L'agence compte d'ores et déjà six clients, pour l'heure confidentiels, et qui « n'ont pas été pris aux anciens employeurs ». D'ici à cinq ans, The Good Company entend compter 50 personnes pour 5 millions de marge brute. « Je ne suis pas dans un ego trip de course à la taille », précise Luc Wise. Le nouveau patron de The Good Company préfère citer cette phrase de Paul Valéry, extraite du Cimetière marin, qui illustre, selon lui, ce nouveau voyage entrepreneurial. « Le vent se lève, il faut tenter de vivre ».
Un collectif et des investisseurs
The Good Company réunit un collectif comprenant notamment Leïla Touiti-Rose (précédemment directrice de la communication de Rosbeef et Marcel), Céline Picoré Skrzynski (ex-CFO-COO d'Interbrand), Nina Kurose (ex-planneuse stratégique chez Publicis Conseil), les créatifs Jacques Denain et Philippe Lesesvre (ex-Herezie et We Are Social) ainsi que Neil Tamzali (ex-planneur stratégique chez Mc Cann et Be Reel).

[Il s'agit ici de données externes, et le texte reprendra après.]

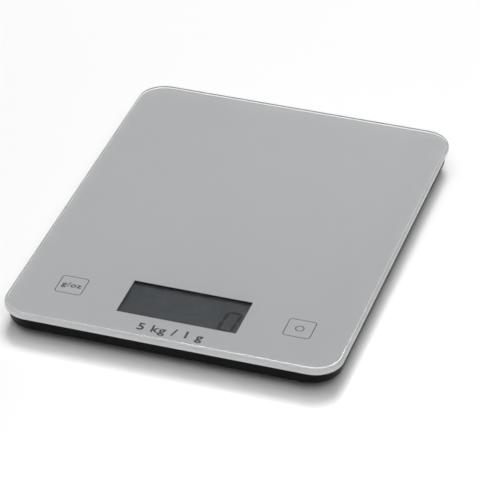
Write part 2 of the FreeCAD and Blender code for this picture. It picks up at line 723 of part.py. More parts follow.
def load_cell(sx, sy):
    """Stamped steel E: a rim on the seat and a tongue that the foot pushes up."""
    x, y = foot_centre(sx, sy)
    plate = slab(x, y, CELL_W, CELL_D, CELL_CORNER_R, Z_SEAT, Z_CELL_TOP)
    slots = []
    slot_x = TONGUE_W / 2 + TONGUE_SLOT / 2
    y_tip = y + sy * (CELL_D / 2 - CELL_FRAME_W - TONGUE_SLOT / 2)
    y_root = y - sy * (CELL_D / 2 - CELL_FRAME_W - TONGUE_SLOT)
    for side in (-1, 1):
        slots.append(block(x + side * slot_x - TONGUE_SLOT / 2, x + side * slot_x + TONGUE_SLOT / 2,
                           min(y_tip, y_root), max(y_tip, y_root), Z_SEAT, Z_CELL_TOP))
        slots.append(disc(x + side * slot_x, y_root, TONGUE_SLOT, Z_SEAT, Z_CELL_TOP))
    slots.append(centred_block(x, y_tip, TONGUE_W + 2 * TONGUE_SLOT, TONGUE_SLOT, Z_SEAT, Z_CELL_TOP))
    return plate.cut(slots)


def gauge_y(sy, y):
    return y - sy * (CELL_D / 2 - GAUGE_D / 2 - GAUGE_SETBACK)


def gauge_cover(sx, sy):
    """Silicone over the strain gauge on the tongue's root, where the lead comes out."""
    x, y = foot_centre(sx, sy)
    cover = slab(x, gauge_y(sy, y), GAUGE_W, GAUGE_D, GAUGE_CORNER_R, Z_CELL_TOP, Z_CELL_TOP + GAUGE_T)
    return cover.makeFillet(GAUGE_EDGE_R, edges_at(cover, Z_CELL_TOP + GAUGE_T))


def cell_retainer(sx, sy):
    """C-shaped clamp over the cell's rim, open where the lead comes out."""
    x, y = foot_centre(sx, sy)
    z1 = Z_CELL_TOP + RETAINER_T
    rim = slab(x, y, CELL_W, CELL_D, CELL_CORNER_R, Z_CELL_TOP, z1)
    ears = []
    holes = []
    for bx, by in boss_places(sx, sy):
        ears.append(disc(bx, by, SCREW_BOSS_D, Z_CELL_TOP, z1))
        bridge_w = SCREW_BOSS_D + abs(bx - x)
        bridge_d = SCREW_BOSS_D + abs(by - y)
        bridge = centred_block((x + bx) / 2, (y + by) / 2, bridge_w, bridge_d, Z_CELL_TOP, z1)
        ears.append(bridge.cut(centred_block(bx, by, 2 * SCREW_BOSS_D, 2 * SCREW_BOSS_D, Z_CELL_TOP, z1)))
        holes.append(disc(bx, by, SCREW_D + RETAINER_HOLE_CLEAR, Z_CELL_TOP, z1))
    inner = slab(x, y, CELL_W - 2 * CELL_FRAME_W, CELL_D - 2 * CELL_FRAME_W, RETAINER_CORNER_R,
                 Z_CELL_TOP, z1)
    mouth_w = GAUGE_W + 2 * MOUTH_CLEAR
    mouth = centred_block(x, y - sy * CELL_D / 2, mouth_w, 3 * CELL_FRAME_W, Z_CELL_TOP, z1)
    return rim.fuse(ears).cut([inner, mouth] + holes).removeSplitter()


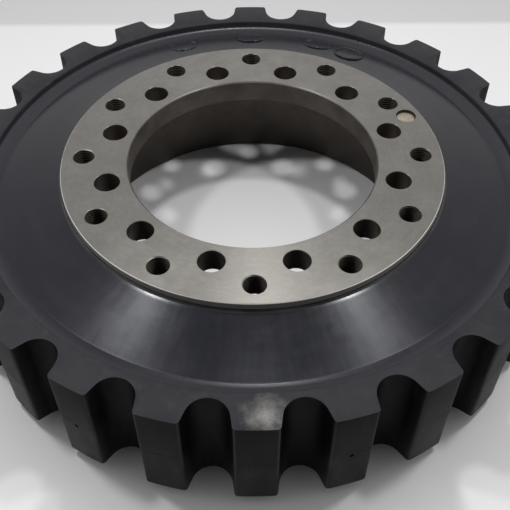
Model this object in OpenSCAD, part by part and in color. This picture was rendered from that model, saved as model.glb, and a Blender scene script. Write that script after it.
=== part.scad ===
/* [Steel hub] */
// Height of the hub, from the foot of its sleeve to its bolting face
hub_h = 92; // [84:1:110]
// Outer diameter of the flange and of the sleeve that the rubber is bonded to
hub_d = 257; // [256:0.5:262]
// Width of the flange's ring, from the bore to the outer edge
flange_w = 44.5; // [41:0.5:52]
// Thickness of the flange
flange_t = 17; // [15:0.5:24]
// Wall of the sleeve below the flange
sleeve_wall = 5.5; // [4:0.5:6]
// Chamfer round the outer edge of the bolting face
rim_chamfer = 0.6; // [0.3:0.1:1.5]
// Chamfer on both edges of the bore
bore_chamfer = 1; // [0.5:0.25:2]
// Chamfer on both edges of the sleeve's foot
foot_chamfer = 1; // [0.5:0.25:1.5]
// Fillet in the corner between flange and sleeve
inner_fillet = 1; // [0.5:0.25:1.5]

/* [Bolt holes] */
// Holes in each of the two circles
hole_count = 12; // [8:1:12]
// Distance of the outer, tapped holes' circle from the hub's outer edge
tapped_edge = 14.5; // [13.5:0.5:16]
// Tapping drill of the outer holes
tapped_d = 14; // [11:0.5:14.5]
// Distance of the inner, plain holes' circle from the bore
plain_edge = 14.75; // [12:0.25:16]
// Diameter of the inner, plain holes
plain_d = 17; // [13:0.5:18]
// Chamfer on both edges of every bolt hole
hole_chamfer = 0.3; // [0.1:0.1:0.6]

/* [Locating pin] */
// Diameter of the pin and of its blind hole
pin_d = 14; // [10:0.5:14.5]
// Length of the pin
pin_len = 10; // [6:0.5:11]
// Depth of the pin's top below the bolting face
pin_recess = 2; // [0.5:0.25:3]
// Distance of the pin's axis from the hub's outer edge
pin_edge = 11; // [10:0.5:12.5]
// Direction of the pin, anticlockwise from the X axis
pin_angle = 21; // [19.5:0.5:22]
// Chamfer round the pin's top
pin_chamfer = 0.8; // [0.3:0.1:1.5]

/* [Rubber web] */
// How far below each end of the hub the rubber starts
web_lip = 5.8; // [4.5:0.1:7.5]
// Fillet of the rubber where it meets the hub
web_fillet = 1; // [0.5:0.25:2]
// Depth of the valley before the rim, below the rim's face
valley_depth = 7.3; // [5.5:0.1:8]
// Fillet radius of the valley
valley_r = 8.9; // [8:0.1:11]

/* [Toothed rim] */
// Number of teeth
tooth_count = 24; // [20:1:24]
// Diameter over the tips of the teeth
tip_d = 408; // [402:0.5:420]
// Width of the rim along the axis
rim_w = 75.5; // [68:0.5:77]
// Width of the rim's flat face, from the web to the tips
rim_land = 23.25; // [21:0.25:28]
// Depth of each notch from the tips
notch_depth = 18; // [15:0.25:18.5]
// Radius of each notch's round end
notch_r = 12.4; // [10:0.2:13]
// Angle by which each side of a notch opens outwards
notch_flare = 15; // [5:1:18]
// Radius on the upright edges of the teeth
tooth_edge_r = 2; // [1:0.25:3]
// Gap at the shoulder, where the rim twists against the web
twist_gap = 0.3; // [0.2:0.05:0.5]

/* [Hidden] */
$fn = 144;
// Room that a cutter has past the face that it cuts
over = 1;
hub_r = hub_d / 2;
bore_r = hub_r - flange_w;
tapped_r = hub_r - tapped_edge;
plain_r = bore_r + plain_edge;
pin_r = hub_r - pin_edge;
sleeve_r = hub_r - sleeve_wall;
flange_z = hub_h - flange_t;
tip_r = tip_d / 2;
shoulder_r = tip_r - rim_land;
rim_low = (hub_h - rim_w) / 2;
rim_top = rim_low + rim_w;
mid_z = hub_h / 2;
hole_step = 360 / hole_count;
tooth_step = 360 / tooth_count;
// The first tapped hole and the first tooth point this way
front = -90;

// The valley is an arc that ends at the shoulder and is tangent to the cone
valley_end = acos(1 - valley_depth / valley_r);
valley_c = [shoulder_r - valley_r * sin(valley_end), rim_top - valley_depth + valley_r];
cone_start = [hub_r, hub_h - web_lip];
cone_run = valley_c - cone_start;
cone_fall = asin(valley_r / norm(cone_run)) - atan2(cone_run.y, cone_run.x);
cone_end = valley_c - valley_r * [sin(cone_fall), cos(cone_fall)];
// A fillet crosses the faces beside it at this small angle, which a touch would leave open
dip = 3;
// The fillet at the hub, between sleeve and cone
lip_in = web_fillet * cos(dip);
lip_c = cone_start + lip_in * [1, (1 - sin(cone_fall)) / cos(cone_fall)];
lip_foot = lip_c - 2 * web_fillet * [sin(cone_fall), cos(cone_fall)];

// A notch is a round end whose sides run straight out past the tips
notch_c = [tip_r - notch_depth + notch_r, 0];
side_dir = [cos(notch_flare), sin(notch_flare)];
side_out = [-sin(notch_flare), cos(notch_flare)];
side_start = notch_c + notch_r * side_out;
mouth_r = tip_r + 2 * tooth_edge_r;
// Centre of the rounding between a notch's side and the tips
edge_in = tooth_edge_r * cos(2 * dip);
edge_c = along(side_start + edge_in * side_out, side_dir, tip_r - edge_in);

// The point on the line from p along d that lies r from the origin
function along(p, d, r) =
    let (b = p * d, c = p * p - r * r)
    p + (sqrt(b * b - c) - b) * d;

// Copies the children at equal steps round the axis
module around(count, start) {
    for (i = [0 : count - 1]) rotate(start + i * 360 / count) children();
}

// A round hole from z = 0 up to t, with a chamfer on both edges
module chamfered_hole(d, t, c) {
    rotate_extrude()
        polygon([[0, -over], [d / 2 + c + over, -over], [d / 2, c],
                 [d / 2, t - c], [d / 2 + c + over, t + over], [0, t + over]]);
}

// Section of the flange and its sleeve
module hub_section() {
    polygon([[bore_r, flange_z + bore_chamfer],
             [bore_r + bore_chamfer, flange_z],
             [sleeve_r, flange_z],
             [sleeve_r, foot_chamfer],
             [sleeve_r + foot_chamfer, 0],
             [hub_r - foot_chamfer, 0],
             [hub_r, foot_chamfer],
             [hub_r, hub_h - rim_chamfer],
             [hub_r - rim_chamfer, hub_h],
             [bore_r + bore_chamfer, hub_h],
             [bore_r, hub_h - bore_chamfer]]);
    translate([sleeve_r, flange_z]) difference() {
        translate([-inner_fillet, -inner_fillet]) square(inner_fillet + sleeve_wall / 2);
        translate([-inner_fillet, -inner_fillet]) circle(r = inner_fillet);
    }
}

// Machined flange with two circles of holes, on the sleeve that carries the rubber
module steel_hub() {
    color([0.55, 0.54, 0.51])
    difference() {
        rotate_extrude() hub_section();
        around(hole_count, front)
            translate([tapped_r, 0, flange_z]) chamfered_hole(tapped_d, flange_t, hole_chamfer);
        around(hole_count, front + hole_step / 2)
            translate([plain_r, 0, flange_z]) chamfered_hole(plain_d, flange_t, hole_chamfer);
        rotate(pin_angle) translate([pin_r, 0, hub_h - pin_recess - pin_len])
            cylinder(d = pin_d, h = pin_recess + pin_len + over);
    }
}

// Pin pressed into the flange, with its top below the face
module locating_pin() {
    color([0.60, 0.52, 0.40])
    rotate(pin_angle) translate([pin_r, 0, hub_h - pin_recess - pin_len])
        rotate_extrude()
            polygon([[0, 0], [pin_d / 2, 0], [pin_d / 2, pin_len - pin_chamfer],
                     [pin_d / 2 - pin_chamfer, pin_len], [0, pin_len]]);
}

// Upper half of the web's section, from the middle plane up
module web_half() {
    difference() {
        polygon([[hub_r, mid_z], cone_start, cone_end, valley_c,
                 [shoulder_r, valley_c.y], [shoulder_r, mid_z]]);
        translate(valley_c) circle(r = valley_r);
    }
    difference() {
        polygon([[hub_r, mid_z], [hub_r, lip_c.y], lip_c, lip_foot, [lip_foot.x, mid_z]]);
        translate(lip_c) circle(r = web_fillet);
    }
}

// Elastic disc bonded to the sleeve, dished alike on both faces
module rubber_web() {
    color([0.20, 0.21, 0.23])
    rotate_extrude() {
        web_half();
        translate([0, hub_h]) mirror([0, 1]) web_half();
    }
}

// What is taken off one side of a notch to round the tooth's upright edge
module tooth_edge() {
    difference() {
        polygon([edge_c,
                 edge_c - 2 * tooth_edge_r * side_out,
                 [mouth_r, 0],
                 edge_c * mouth_r / norm(edge_c)]);
        translate(edge_c) circle(r = tooth_edge_r);
    }
}

// Outline of one notch on the X axis
module notch() {
    mouth = along(side_start, side_dir, mouth_r);
    translate(notch_c) circle(r = notch_r);
    polygon([side_start, mouth, [mouth.x, -mouth.y], [side_start.x, -side_start.y]]);
    tooth_edge();
    mirror([0, 1]) tooth_edge();
}

// Outer part of the rubber, with a notch for each tooth of the mating ring
module toothed_rim() {
    color([0.13, 0.13, 0.14])
    translate([0, 0, rim_low]) linear_extrude(rim_w) difference() {
        circle(r = tip_r);
        circle(r = shoulder_r + twist_gap);
        around(tooth_count, front + tooth_step / 2) notch();
    }
}

steel_hub();
locating_pin();
rubber_web();
toothed_rim();
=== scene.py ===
import math

import bpy
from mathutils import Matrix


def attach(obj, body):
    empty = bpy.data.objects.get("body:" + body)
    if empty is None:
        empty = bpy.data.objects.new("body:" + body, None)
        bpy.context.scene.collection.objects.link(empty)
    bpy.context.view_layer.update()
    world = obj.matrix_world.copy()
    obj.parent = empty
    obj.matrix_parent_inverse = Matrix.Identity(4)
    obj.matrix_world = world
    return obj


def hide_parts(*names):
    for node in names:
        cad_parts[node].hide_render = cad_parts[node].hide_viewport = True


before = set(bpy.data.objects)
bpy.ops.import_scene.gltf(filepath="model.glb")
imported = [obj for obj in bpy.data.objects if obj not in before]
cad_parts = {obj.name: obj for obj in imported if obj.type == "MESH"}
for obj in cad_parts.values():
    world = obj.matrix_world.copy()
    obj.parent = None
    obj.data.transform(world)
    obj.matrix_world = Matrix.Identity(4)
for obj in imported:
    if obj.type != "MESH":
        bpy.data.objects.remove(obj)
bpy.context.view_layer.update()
print("frame loaded with", len(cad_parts), "nodes")

turn = 2 * math.pi
front = -90  # the first hole and the first tooth point this way, in degrees from X
same = 1e-5  # points closer than this count as one place
weldAt = 2e-6  # doubles closer than this are merged
mostTries = 8  # how often one cut may be made
sizePlay = 0.001  # a good cut changes the size of a piece by less than this


# Small helpers for modelling

def workOn(piece):  # the next operator acts on this piece alone
    if bpy.context.mode != "OBJECT":
        bpy.ops.object.mode_set(mode="OBJECT")
    bpy.ops.object.select_all(action="DESELECT")
    piece.select_set(True)
    bpy.context.view_layer.objects.active = piece
    return piece


def settle(name):  # names the new primitive and puts its place into its mesh
    piece = workOn(bpy.context.object)
    bpy.ops.object.transform_apply(location=True, rotation=True, scale=True)
    piece.name = piece.data.name = name
    return piece


def choose(piece, kind, wanted, sharp=None):  # edit mode with only the wanted verts, edges or faces chosen
    workOn(piece)
    bpy.ops.object.mode_set(mode="EDIT")
    bpy.ops.mesh.select_mode(type=kind)
    bpy.ops.mesh.select_all(action="SELECT" if sharp is None else "DESELECT")
    if sharp is not None:
        bpy.ops.mesh.edges_select_sharp(sharpness=math.radians(sharp))
    bpy.ops.object.mode_set(mode="OBJECT")
    mesh = piece.data
    parts = {"VERT": mesh.vertices, "EDGE": mesh.edges, "FACE": mesh.polygons}[kind]
    keep = [part.select and wanted(mesh, part) for part in parts]
    for group in (mesh.vertices, mesh.edges, mesh.polygons):
        group.foreach_set("select", [False] * len(group))
    parts.foreach_set("select", keep)
    bpy.ops.object.mode_set(mode="EDIT")
    return sum(keep)


def edgeMiddle(mesh, edge):
    a, b = (mesh.vertices[i].co for i in edge.vertices)
    return (a + b) / 2


def isUpright(mesh, edge):  # nearly all of its length is height
    a, b = (mesh.vertices[i].co for i in edge.vertices)
    return abs(a.z - b.z) > 0.9 * (a - b).length


def fromAxis(point):
    return math.hypot(point.x, point.y)


def applied(piece, kind, **settings):  # a modifier with these settings, applied at once
    workOn(piece)
    modifier = piece.modifiers.new(kind.title(), kind)
    for key, value in settings.items():
        setattr(modifier, key, value)
    bpy.ops.object.modifier_apply(modifier=modifier.name)


def combine(piece, other, operation):  # cuts the other piece away or joins it on, and uses it up
    bpy.context.view_layer.update()
    whole, size = piece.data.copy(), piece.dimensions.copy()
    for attempt in range(mostTries):  # the solver loses the piece now and then, which its size shows
        applied(piece, "BOOLEAN", operation=operation, solver="EXACT", object=other)
        bpy.context.view_layer.update()
        if (piece.dimensions - size).length < sizePlay:
            break
        print("cut made again:", piece.name)
        lost = piece.data
        piece.data = whole.copy()
        bpy.data.meshes.remove(lost)
    else:
        raise RuntimeError("a cut failed on " + piece.name)
    bpy.data.meshes.remove(whole)
    bpy.data.objects.remove(other)


def smoothed(piece, degrees):
    workOn(piece)
    bpy.ops.object.shade_smooth_by_angle(angle=math.radians(degrees))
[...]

Par ailleurs, Luc Wise est accompagné de plusieurs investisseurs, dont notamment Eric de Filippo, président de la production digitale de Big Boss Holding, Jerome Ruskin président-fondateur d'Usbek et Rica, Xavier Real del Sarte, ancien président de Young et Rubicam France et Julien Quidor-dit-Pasquet, précédemment directeur conseil au sein de l'agence Rosapark.